**DATASET EXTRACT:**
○ ○ ○ ○ ○ ○ ○

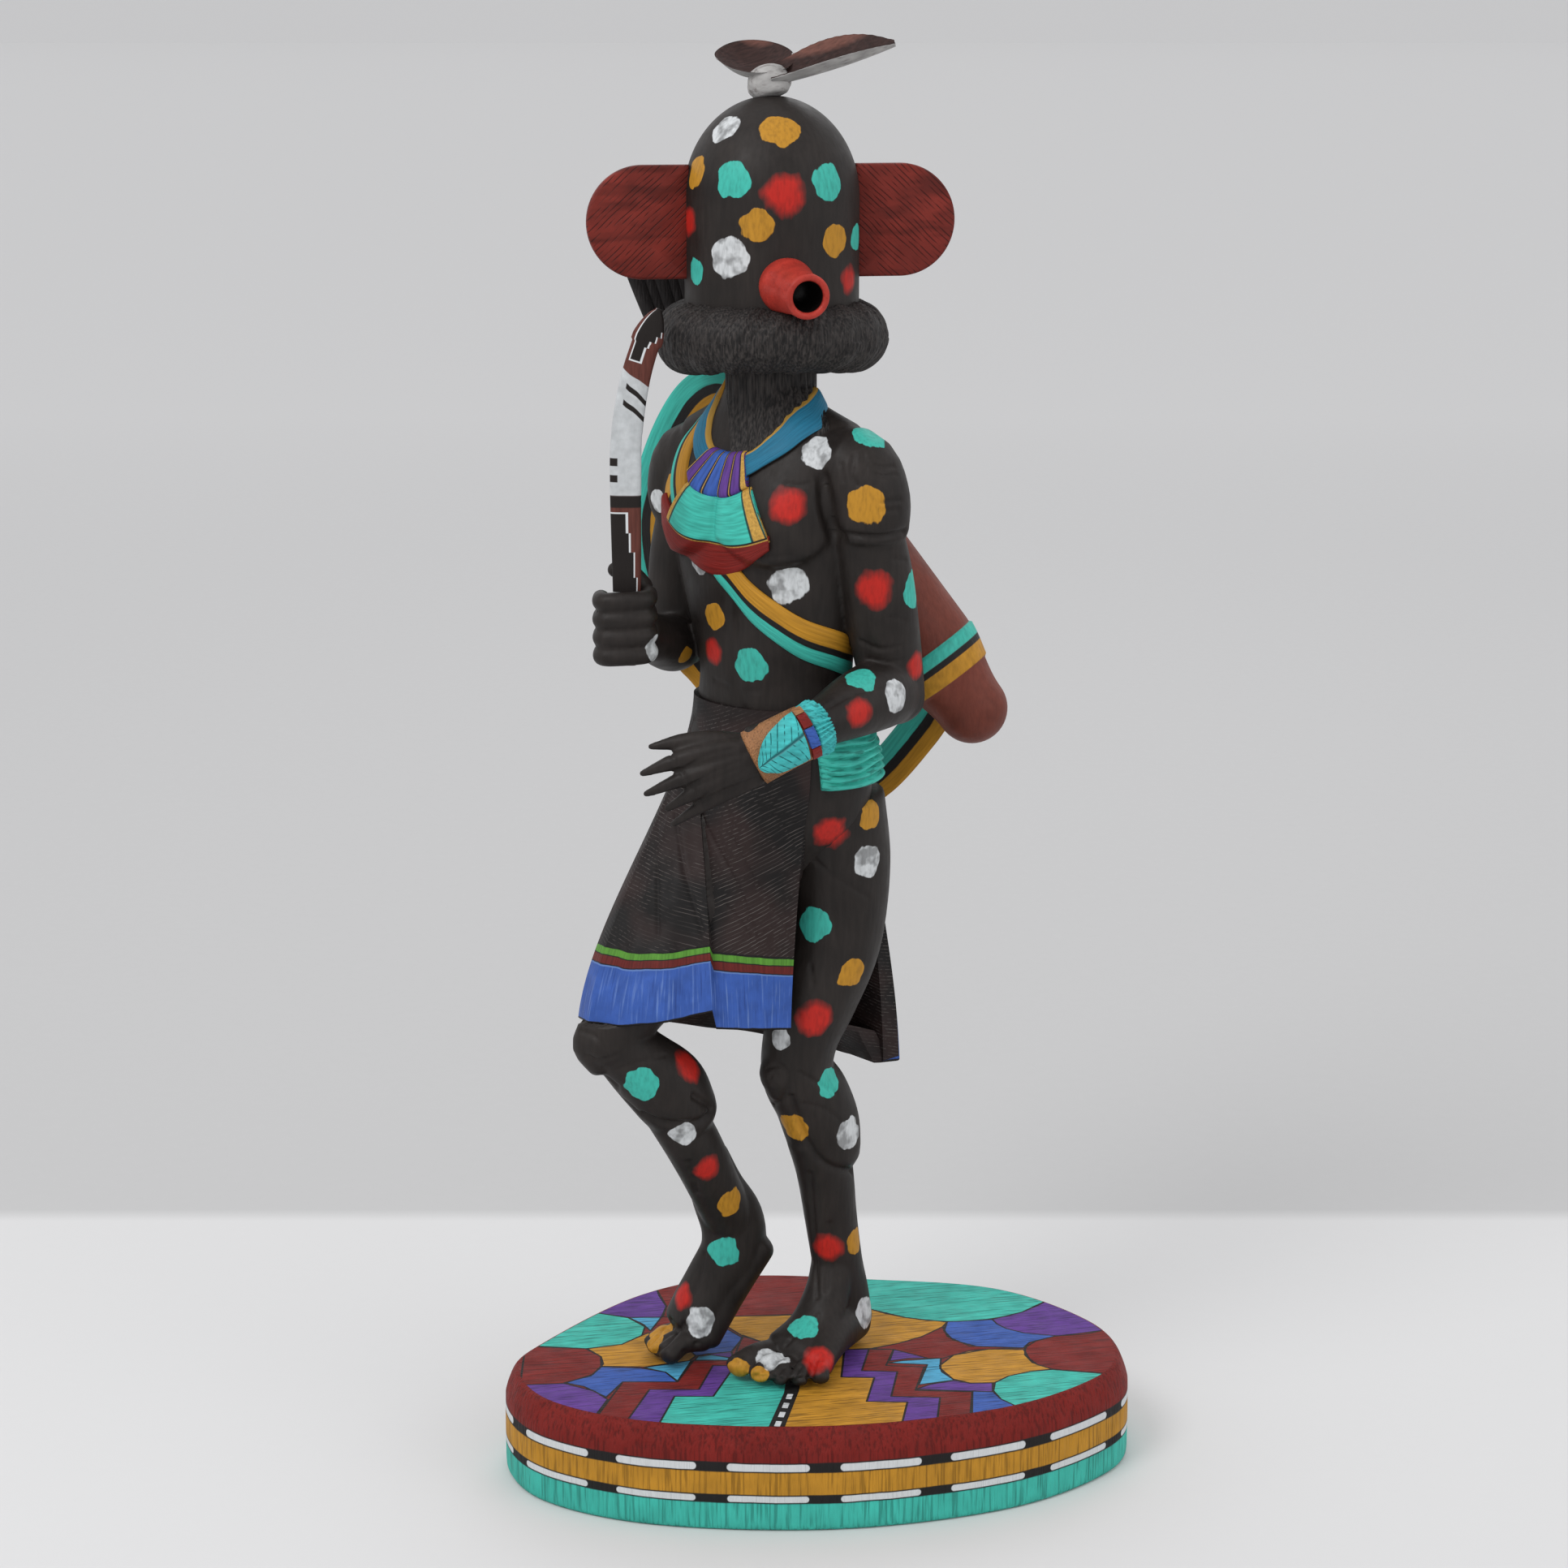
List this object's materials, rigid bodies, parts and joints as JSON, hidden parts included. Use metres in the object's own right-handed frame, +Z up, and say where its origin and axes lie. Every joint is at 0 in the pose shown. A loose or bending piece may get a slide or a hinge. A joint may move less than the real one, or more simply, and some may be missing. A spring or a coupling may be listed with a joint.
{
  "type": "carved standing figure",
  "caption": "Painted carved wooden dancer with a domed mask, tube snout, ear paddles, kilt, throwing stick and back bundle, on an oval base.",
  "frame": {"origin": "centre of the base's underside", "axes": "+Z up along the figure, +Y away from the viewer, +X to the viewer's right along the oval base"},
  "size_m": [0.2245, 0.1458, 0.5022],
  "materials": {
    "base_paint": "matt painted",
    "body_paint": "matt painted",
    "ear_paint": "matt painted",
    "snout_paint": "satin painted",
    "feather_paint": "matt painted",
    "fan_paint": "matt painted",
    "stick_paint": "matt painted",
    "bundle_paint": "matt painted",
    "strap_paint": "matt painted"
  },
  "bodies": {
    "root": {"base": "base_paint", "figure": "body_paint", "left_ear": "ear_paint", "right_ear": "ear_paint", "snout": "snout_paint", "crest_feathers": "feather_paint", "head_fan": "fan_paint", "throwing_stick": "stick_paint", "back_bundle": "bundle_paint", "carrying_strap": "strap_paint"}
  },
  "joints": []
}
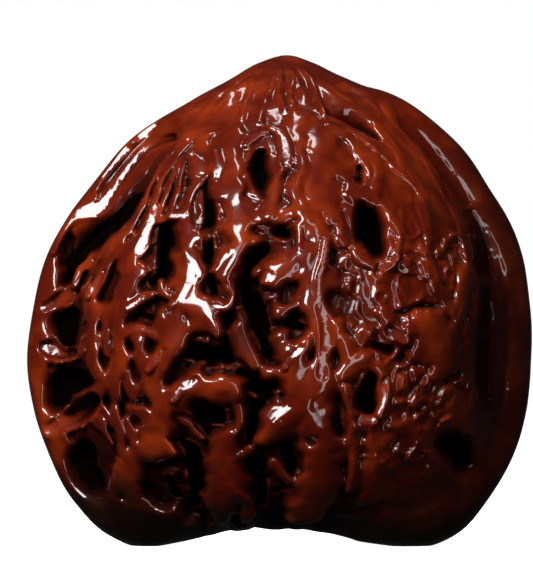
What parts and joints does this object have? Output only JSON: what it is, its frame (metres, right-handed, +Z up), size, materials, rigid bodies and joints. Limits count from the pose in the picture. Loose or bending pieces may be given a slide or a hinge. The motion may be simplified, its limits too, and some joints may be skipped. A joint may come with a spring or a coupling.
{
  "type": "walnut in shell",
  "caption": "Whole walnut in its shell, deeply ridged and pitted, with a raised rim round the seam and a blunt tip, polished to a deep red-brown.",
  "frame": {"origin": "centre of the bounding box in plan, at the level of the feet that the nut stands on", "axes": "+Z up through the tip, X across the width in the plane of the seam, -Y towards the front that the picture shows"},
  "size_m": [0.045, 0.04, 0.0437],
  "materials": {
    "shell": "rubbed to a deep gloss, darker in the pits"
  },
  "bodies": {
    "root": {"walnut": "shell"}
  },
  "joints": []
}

○ ○ ○ ○ ○ ○ ○

Count the lines above in which the word "handed" appears, then state only that count.

2